____ Dataset section

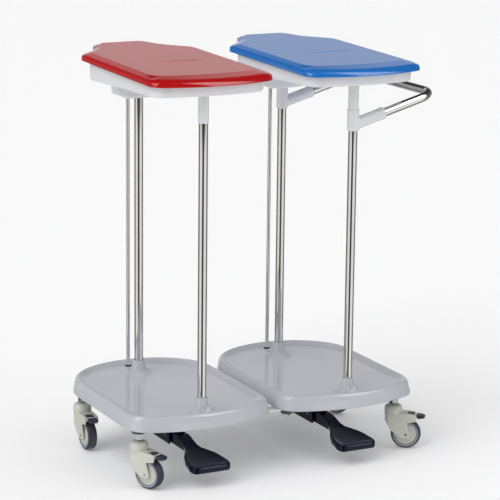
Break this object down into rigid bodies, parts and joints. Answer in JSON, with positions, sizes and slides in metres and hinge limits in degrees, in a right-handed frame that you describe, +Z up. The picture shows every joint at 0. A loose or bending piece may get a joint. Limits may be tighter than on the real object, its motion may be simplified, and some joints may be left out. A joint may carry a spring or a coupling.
{
  "type": "linen trolley",
  "caption": "Free-standing linen trolley with side-by-side bag holders: dished decks, post frames, pedal-opened hinged lids, braked swivel castors and a U-shaped push handle.",
  "frame": {"origin": "middle of the base of the box around the trolley, on the floor under the tyres", "axes": "+Z up, +X towards the side with the push handle, +Y to the back, with the pedals towards -Y"},
  "size_m": [0.8176, 0.5752, 0.9913],
  "materials": {
    "pale_grey_plastic": "glossy moulding with a fine grain",
    "off_white_plastic": "semi-gloss moulding",
    "red_plastic": "high-gloss moulding",
    "blue_plastic": "high-gloss moulding",
    "stainless_tube": "polished stainless steel",
    "steel_hardware": "bright zinc plating",
    "black_plastic": "semi-gloss moulding",
    "cream_plastic": "satin moulding",
    "grey_tyre": "matt moulded rubber",
    "dark_grey_plastic": "satin moulding",
    "navy_plastic": "satin moulding"
  },
  "bodies": {
    "frame": {"left_deck": "pale_grey_plastic", "left_front_post": "stainless_tube", "left_back_post": "stainless_tube", "left_front_sleeve": "off_white_plastic", "left_bag_frame": "off_white_plastic", "left_hinge_housing": "off_white_plastic", "left_rod_grommet": "black_plastic", "left_pedal_pin": "steel_hardware", "left_pedal_bracket": "black_plastic", "right_deck": "pale_grey_plastic", "right_front_post": "stainless_tube", "right_back_post": "stainless_tube", "right_front_sleeve": "off_white_plastic", "right_bag_frame": "off_white_plastic", "right_hinge_housing": "off_white_plastic", "right_rod_grommet": "black_plastic", "right_pedal_pin": "steel_hardware", "right_pedal_bracket": "black_plastic", "front_handle_tee": "off_white_plastic", "back_handle_tee": "off_white_plastic", "push_handle": "stainless_tube", "front_link_plate": "off_white_plastic", "back_link_plate": "off_white_plastic", "left_front_castor_collar": "dark_grey_plastic", "left_front_castor_stem": "steel_hardware", "left_back_castor_collar": "dark_grey_plastic", "left_back_castor_stem": "steel_hardware", "right_front_castor_collar": "dark_grey_plastic", "right_front_castor_stem": "steel_hardware", "right_back_castor_collar": "dark_grey_plastic", "right_back_castor_stem": "steel_hardware"},
    "left_lid": {"left_lid": "red_plastic", "left_hinge_pin": "steel_hardware"},
    "right_lid": {"right_lid": "blue_plastic", "right_hinge_pin": "steel_hardware"},
    "left_push_rod": {"left_push_rod": "stainless_tube"},
    "right_push_rod": {"right_push_rod": "stainless_tube"},
    "left_pedal": {"left_pedal": "black_plastic"},
    "right_pedal": {"right_pedal": "black_plastic"},
    "left_front_castor_fork": {"left_front_castor_fork": "cream_plastic", "left_front_castor_axle": "steel_hardware"},
    "left_back_castor_fork": {"left_back_castor_fork": "cream_plastic", "left_back_castor_axle": "steel_hardware"},
    "right_front_castor_fork": {"right_front_castor_fork": "cream_plastic", "right_front_castor_axle": "steel_hardware"},
    "right_back_castor_fork": {"right_back_castor_fork": "cream_plastic", "right_back_castor_axle": "steel_hardware"},
    "left_front_castor_wheel": {"left_front_castor_hub": "cream_plastic", "left_front_castor_tyre": "grey_tyre"},
    "left_back_castor_wheel": {"left_back_castor_hub": "cream_plastic", "left_back_castor_tyre": "grey_tyre"},
    "right_front_castor_wheel": {"right_front_castor_hub": "cream_plastic", "right_front_castor_tyre": "grey_tyre"},
    "right_back_castor_wheel": {"right_back_castor_hub": "cream_plastic", "right_back_castor_tyre": "grey_tyre"},
    "left_front_castor_brake": {"left_front_castor_brake_tab": "navy_plastic"},
    "left_back_castor_brake": {"left_back_castor_brake_tab": "navy_plastic"},
    "right_front_castor_brake": {"right_front_castor_brake_tab": "navy_plastic"},
    "right_back_castor_brake": {"right_back_castor_brake_tab": "navy_plastic"}
  },
  "joints": [
    {"name": "left_lid_hinge", "type": "hinge", "parent": "frame", "child": "left_lid", "pos_m": [-0.2218, 0.2586, 0.948], "axis": [-1, 0, 0], "range_deg": [0, 70]},
    {"name": "left_rod_slide", "type": "slide", "parent": "frame", "child": "left_push_rod", "axis": [0, 0, 1], "range_m": [0, 0.036]},
    {"name": "left_pedal_hinge", "type": "hinge", "parent": "frame", "child": "left_pedal", "pos_m": [-0.2218, -0.0374, 0.074], "axis": [1, 0, 0], "range_deg": [0, 7.8]},
    {"name": "right_lid_hinge", "type": "hinge", "parent": "frame", "child": "right_lid", "pos_m": [0.1742, 0.2586, 0.948], "axis": [-1, 0, 0], "range_deg": [0, 70]},
    {"name": "right_rod_slide", "type": "slide", "parent": "frame", "child": "right_push_rod", "axis": [0, 0, 1], "range_m": [0, 0.036]},
    {"name": "right_pedal_hinge", "type": "hinge", "parent": "frame", "child": "right_pedal", "pos_m": [0.1742, -0.0374, 0.074], "axis": [1, 0, 0], "range_deg": [0, 7.8]},
    {"name": "left_front_castor_swivel", "type": "hinge", "parent": "frame", "child": "left_front_castor_fork", "pos_m": [-0.37183, -0.16886, 0.1], "axis": [0, 0, 1], "continuous": true},
    {"name": "left_front_castor_wheel_spin", "type": "hinge", "parent": "left_front_castor_fork", "child": "left_front_castor_wheel", "pos_m": [-0.3573, -0.19737, 0.0375], "axis": [0.891, 0.454, 0], "continuous": true},
    {"name": "left_front_castor_brake_press", "type": "hinge", "parent": "left_front_castor_fork", "child": "left_front_castor_brake", "pos_m": [-0.35185, -0.20806, 0.084], "axis": [0.891, 0.454, 0], "range_deg": [0, 6]},
    {"name": "left_back_castor_swivel", "type": "hinge", "parent": "frame", "child": "left_back_castor_fork", "pos_m": [-0.37183, 0.17064, 0.1], "axis": [0, 0, 1], "continuous": true},
    {"name": "left_back_castor_wheel_spin", "type": "hinge", "parent": "left_back_castor_fork", "child": "left_back_castor_wheel", "pos_m": [-0.37183, 0.13864, 0.0375], "axis": [1, 0, 0], "continuous": true},
    {"name": "left_back_castor_brake_press", "type": "hinge", "parent": "left_back_castor_fork", "child": "left_back_castor_brake", "pos_m": [-0.37183, 0.12664, 0.084], "axis": [1, 0, 0], "range_deg": [0, 6]},
    {"name": "right_front_castor_swivel", "type": "hinge", "parent": "frame", "child": "right_front_castor_fork", "pos_m": [0.32417, -0.16886, 0.1], "axis": [0, 0, 1], "continuous": true},
    {"name": "right_front_castor_wheel_spin", "type": "hinge", "parent": "right_front_castor_fork", "child": "right_front_castor_wheel", "pos_m": [0.35131, -0.18581, 0.0375], "axis": [0.5299, 0.848, 0], "continuous": true},
    {"name": "right_front_castor_brake_press", "type": "hinge", "parent": "right_front_castor_fork", "child": "right_front_castor_brake", "pos_m": [0.36149, -0.19217, 0.084], "axis": [0.5299, 0.848, 0], "range_deg": [0, 6]},
    {"name": "right_back_castor_swivel", "type": "hinge", "parent": "frame", "child": "right_back_castor_fork", "pos_m": [0.32417, 0.17064, 0.1], "axis": [0, 0, 1], "continuous": true},
    {"name": "right_back_castor_wheel_spin", "type": "hinge", "parent": "right_back_castor_fork", "child": "right_back_castor_wheel", "pos_m": [0.33668, 0.14119, 0.0375], "axis": [0.9205, 0.3907, 0], "continuous": true},
    {"name": "right_back_castor_brake_press", "type": "hinge", "parent": "right_back_castor_fork", "child": "right_back_castor_brake", "pos_m": [0.34137, 0.13014, 0.084], "axis": [0.9205, 0.3907, 0], "range_deg": [0, 6]}
  ],
  "couplings": [
    {"joint": "left_rod_slide", "follows": "left_lid_hinge", "m_per_rad": 0.0285},
    {"joint": "left_pedal_hinge", "follows": "left_lid_hinge", "ratio": 0.1075},
    {"joint": "right_rod_slide", "follows": "right_lid_hinge", "m_per_rad": 0.0285},
    {"joint": "right_pedal_hinge", "follows": "right_lid_hinge", "ratio": 0.1075}
  ]
}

________

__Set task__
Where a line contains "bodies", copy that line.

__Solved exercise__
Break this object down into rigid bodies, parts and joints. Answer in JSON, with positions, sizes and slides in metres and hinge limits in degrees, in a right-handed frame that you describe, +Z up. The picture shows every joint at 0. A loose or bending piece may get a joint. Limits may be tighter than on the real object, its motion may be simplified, and some joints may be left out. A joint may carry a spring or a coupling.
  "bodies": {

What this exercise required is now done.